The KTP Associate is employed by the University and work is undertaken for the industrial partner as agreed. The DTI funds the bulk of the costs by making a grant to the University. This covers most of the KTP Associate’s employment costs, the cost of staff who are directly involved in the Partnership, secretarial and academic support, Associate development, travel, subsistence, equipment and consumables. The industrial partner pays some costs which are invoiced to it by the University. Whoever pays the bulk of the costs is not determinative of the VAT treatment of any supply.

HMRC agree that the supply by the University to the industrial partner is a taxable supply, and that the DTI payment is outside the scope of VAT.

HMRC recognises there are some costs solely related to the making of the taxable supply of staff (the KTP Associate) by the University to the Business Partner. Since the only link between cost and activity for those costs is to a taxable activity, input tax should be recovered in full where it is borne on those costs.
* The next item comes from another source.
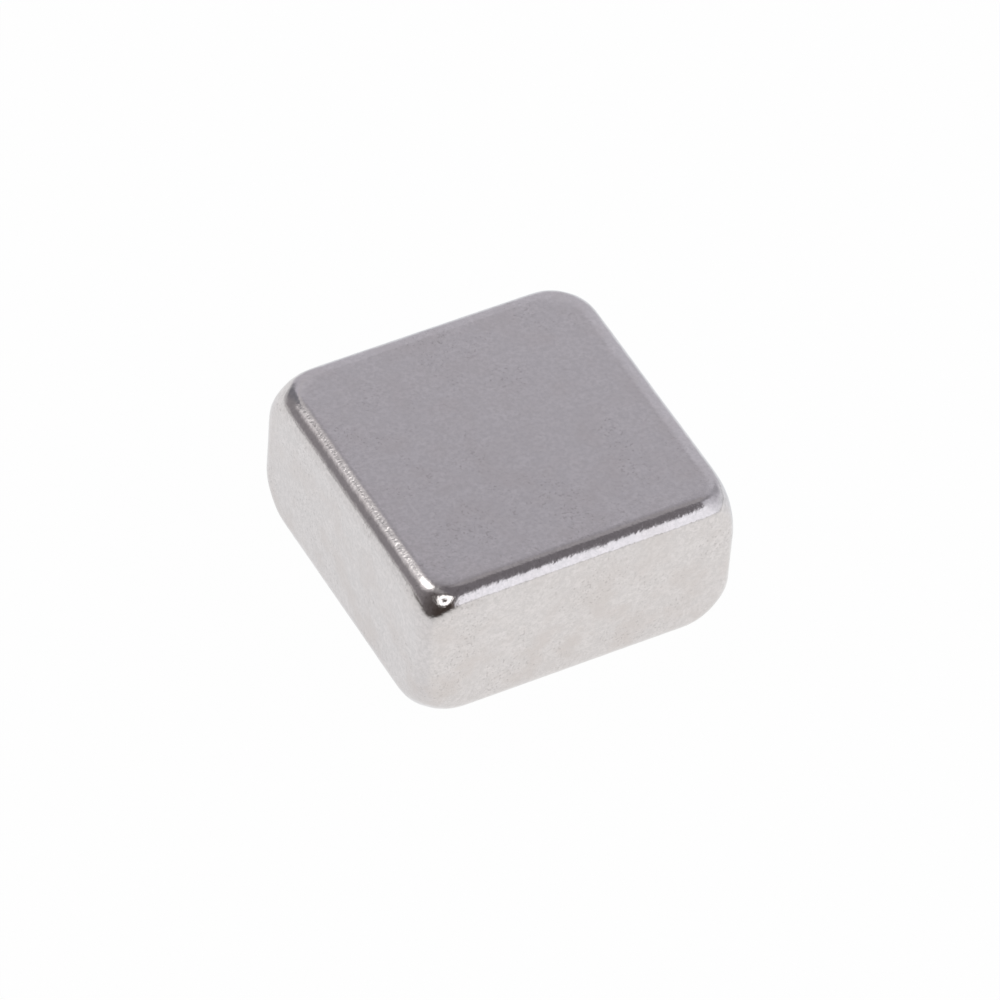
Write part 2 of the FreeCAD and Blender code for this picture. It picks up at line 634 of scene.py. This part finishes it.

However, there are other costs which are residual, not because they have a link to education through the activity of assisting postgraduate students to develop skills, but because they are related to all of the activities generated by a KTP project. To determine whether input tax incurred on those costs is directly attributable to the supply of staff (recoverable in full) or linked to the general provision of education and research by the HEI (recoverable in part using the University’s partial exemption method) the University needs to consider what activities a KTP project generates.

The KTP grant from the DTI is ring-fenced; it should not therefore be included in the partial exemption calculation, because to do so would allow it to affect other costs and taint the recovery on those costs. Inclusion of the subsidy in the partial exemption calculation would therefore be unacceptable.

This question should be extended to cover the taxable income. It can be argued that because KTP enhances the educational experience of postgraduates off-campus, including the taxable income within a single-pot partial exemption calculation is distortive because the supply does not use the costs of the university in its generation. Whether we would seek to exclude the income in practice will depend on the level of the supplies and the degree of distortion this may cause.

Other outcome

HEIs and FECs generate income from a wide variety of private sources, including sponsorship, advertising, consultancy services, hiring out student accommodation in the holiday period, summer schools, letting out conference facilities, and gifts (e.g. legacies or endowments).